Defending California’s HorsesPosted on February 8, 2018
Wild horses have lived in Devil’s Garden Plateau in California’s Modoc National Forest for over 140 years. Devil’s Garden is a federally protected wild horse territory, meaning the horses within it are granted special protections. These protections stretch back nearly 50 years. In 1971, Congress passed the Wild Free-Roaming Horses and Burros Act. As the title suggests, the law mandated the protection of wild free-roaming horses and burros, noting they are “living symbols of the historic and pioneer spirit of the West.” Despite this sentiment, wild horses have fallen under repeated attack.

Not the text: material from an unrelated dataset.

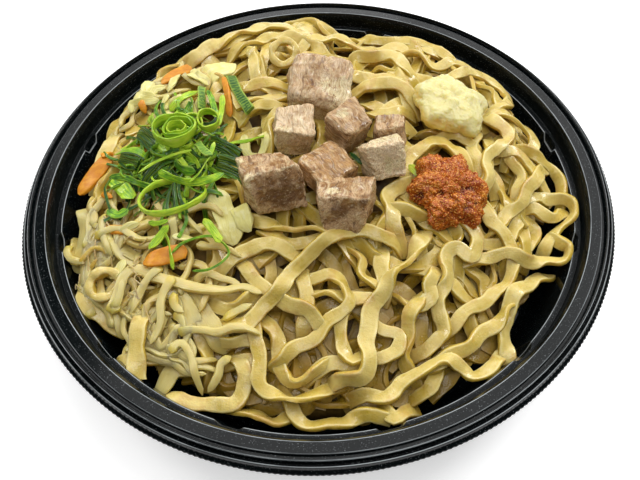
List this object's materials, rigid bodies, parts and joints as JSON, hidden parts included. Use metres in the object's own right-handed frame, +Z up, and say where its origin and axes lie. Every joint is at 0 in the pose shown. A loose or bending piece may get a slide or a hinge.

2017 – A Legal Victory for Devil’s Garden Horses
In 2012, the United States Department of Agriculture (USDA) significantly reduced the size of the Devil’s Garden territory, leaving many horses unprotected from roundups. Wild horse roundups are dangerous and sometimes fatal. The horses are forced into corrals using helicopters, breaking up families. After the horses are collected, they are sent to a facility where many are sold for slaughter in other countries. In 2016, more than 200 Devil’s Garden horses were permanently removed from the range in a roundup. The Animal Legal Defense Fund challenged the USDA’s decision to reduce the Devil’s Garden territory, and filed a lawsuit on behalf of the American Wild Horse Campaign (AWHC), Return to Freedom, and a wild horse advocate. In August 2017, the court ruled in our favor.
Back in Court
Despite their long residence in Modoc National Forest, the federally protected horses that live here are in danger again. Livestock owners filed a separate lawsuit in the Eastern District of California to force the Forest Service (an agency within the USDA) to permanently remove any so-called “excess” wild horses in Devil’s Garden. Why do they want these horses gone? Ranchers claim that the wild horses compete with the cows and sheep they are raising for food for resources like land and water. Unsurprisingly, agricultural companies that raise animals for food often contend that their interests trump the interests of wildlife and conservation.
This week, the Animal Legal Defense Fund stepped in to protect our important 2017 legal victory. A coalition, including the Animal Legal Defense Fund, AWHC, and an animal advocate, represented by public interest law firm Meyer Glitzenstein & Eubanks LLP, filed a motion to intervene in the lawsuit. The coalition aims to prevent a needless cull of the wild horse herd and ensure that the government does not strike any unfair deals with the agricultural company owners. As long as wild horses are threatened, the Animal Legal Defense Fund will fight to defend them.